**Raw data:**
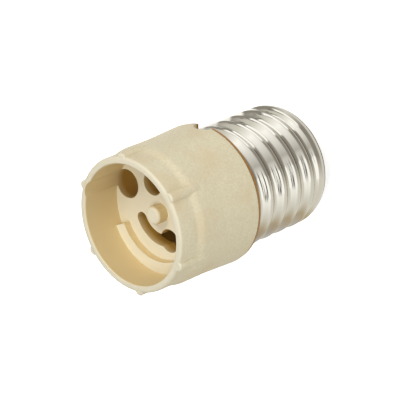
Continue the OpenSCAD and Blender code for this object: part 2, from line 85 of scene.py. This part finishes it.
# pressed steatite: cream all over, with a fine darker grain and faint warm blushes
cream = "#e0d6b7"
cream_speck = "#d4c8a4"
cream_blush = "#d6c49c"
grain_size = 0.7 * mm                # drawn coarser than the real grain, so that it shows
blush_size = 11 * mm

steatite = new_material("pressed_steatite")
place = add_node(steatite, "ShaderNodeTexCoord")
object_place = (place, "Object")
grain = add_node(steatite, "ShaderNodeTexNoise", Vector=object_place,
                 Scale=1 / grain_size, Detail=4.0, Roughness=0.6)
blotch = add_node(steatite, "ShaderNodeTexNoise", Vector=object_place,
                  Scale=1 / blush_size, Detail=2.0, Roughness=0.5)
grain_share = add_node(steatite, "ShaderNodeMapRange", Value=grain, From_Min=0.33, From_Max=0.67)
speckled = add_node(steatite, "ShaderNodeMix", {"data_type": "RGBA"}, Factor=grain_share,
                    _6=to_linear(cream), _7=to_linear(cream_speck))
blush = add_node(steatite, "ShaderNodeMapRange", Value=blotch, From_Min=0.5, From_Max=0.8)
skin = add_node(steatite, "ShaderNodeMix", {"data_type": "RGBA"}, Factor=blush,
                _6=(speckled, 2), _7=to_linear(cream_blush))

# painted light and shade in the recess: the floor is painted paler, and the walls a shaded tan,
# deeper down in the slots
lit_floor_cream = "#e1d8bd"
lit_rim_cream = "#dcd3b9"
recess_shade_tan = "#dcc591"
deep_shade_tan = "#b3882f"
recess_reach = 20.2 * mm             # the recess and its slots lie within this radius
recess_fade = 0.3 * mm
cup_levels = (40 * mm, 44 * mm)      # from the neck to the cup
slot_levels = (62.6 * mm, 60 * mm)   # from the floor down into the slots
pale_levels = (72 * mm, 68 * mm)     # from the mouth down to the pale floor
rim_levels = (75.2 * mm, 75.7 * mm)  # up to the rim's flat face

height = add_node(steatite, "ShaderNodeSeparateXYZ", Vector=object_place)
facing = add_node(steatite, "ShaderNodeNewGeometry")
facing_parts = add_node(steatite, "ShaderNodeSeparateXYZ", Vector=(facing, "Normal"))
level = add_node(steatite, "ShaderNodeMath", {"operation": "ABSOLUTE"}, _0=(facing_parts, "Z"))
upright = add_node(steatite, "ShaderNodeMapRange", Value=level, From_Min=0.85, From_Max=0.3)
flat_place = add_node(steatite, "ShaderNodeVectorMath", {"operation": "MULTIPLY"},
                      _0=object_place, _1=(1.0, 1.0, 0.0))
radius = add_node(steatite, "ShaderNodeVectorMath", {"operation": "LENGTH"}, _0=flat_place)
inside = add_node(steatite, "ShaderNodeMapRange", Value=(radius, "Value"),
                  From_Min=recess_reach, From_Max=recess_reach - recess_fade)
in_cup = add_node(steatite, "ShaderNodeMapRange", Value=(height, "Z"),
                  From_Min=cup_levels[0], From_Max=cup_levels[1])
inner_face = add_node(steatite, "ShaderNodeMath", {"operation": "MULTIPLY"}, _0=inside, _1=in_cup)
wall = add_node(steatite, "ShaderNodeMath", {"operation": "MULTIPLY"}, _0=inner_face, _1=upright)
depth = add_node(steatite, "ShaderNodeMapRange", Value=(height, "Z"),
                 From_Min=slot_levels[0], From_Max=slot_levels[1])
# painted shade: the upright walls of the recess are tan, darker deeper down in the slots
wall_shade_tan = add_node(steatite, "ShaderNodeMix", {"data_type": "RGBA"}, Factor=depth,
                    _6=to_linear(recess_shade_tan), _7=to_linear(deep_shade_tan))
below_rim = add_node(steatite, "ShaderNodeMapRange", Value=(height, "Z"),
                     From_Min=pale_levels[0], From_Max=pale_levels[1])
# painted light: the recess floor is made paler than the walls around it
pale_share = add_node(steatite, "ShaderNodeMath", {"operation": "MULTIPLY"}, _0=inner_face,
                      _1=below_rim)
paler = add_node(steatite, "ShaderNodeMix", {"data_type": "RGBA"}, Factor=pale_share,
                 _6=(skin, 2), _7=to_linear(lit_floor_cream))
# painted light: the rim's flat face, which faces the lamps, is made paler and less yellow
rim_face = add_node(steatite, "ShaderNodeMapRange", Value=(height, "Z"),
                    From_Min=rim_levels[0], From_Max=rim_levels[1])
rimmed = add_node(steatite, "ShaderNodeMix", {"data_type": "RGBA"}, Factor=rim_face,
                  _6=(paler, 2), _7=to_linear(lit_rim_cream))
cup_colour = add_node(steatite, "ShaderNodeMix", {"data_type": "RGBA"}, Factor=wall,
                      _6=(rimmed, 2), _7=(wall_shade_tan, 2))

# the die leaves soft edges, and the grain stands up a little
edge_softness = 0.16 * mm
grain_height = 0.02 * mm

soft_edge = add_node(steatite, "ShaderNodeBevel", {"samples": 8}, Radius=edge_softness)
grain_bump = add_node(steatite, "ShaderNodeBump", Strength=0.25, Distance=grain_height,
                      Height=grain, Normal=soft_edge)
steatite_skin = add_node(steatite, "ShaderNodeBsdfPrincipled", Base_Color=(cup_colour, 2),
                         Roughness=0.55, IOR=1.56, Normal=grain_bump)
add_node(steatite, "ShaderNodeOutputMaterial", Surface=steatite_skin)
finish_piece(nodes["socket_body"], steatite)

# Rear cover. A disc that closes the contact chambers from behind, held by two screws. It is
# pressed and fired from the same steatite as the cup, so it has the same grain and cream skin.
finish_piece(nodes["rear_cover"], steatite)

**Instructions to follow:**
Pull out every line in the data above that has the word "this".

**Task output:**
Continue the OpenSCAD and Blender code for this object: part 2, from line 85 of scene.py. This part finishes it.
recess_reach = 20.2 * mm             # the recess and its slots lie within this radius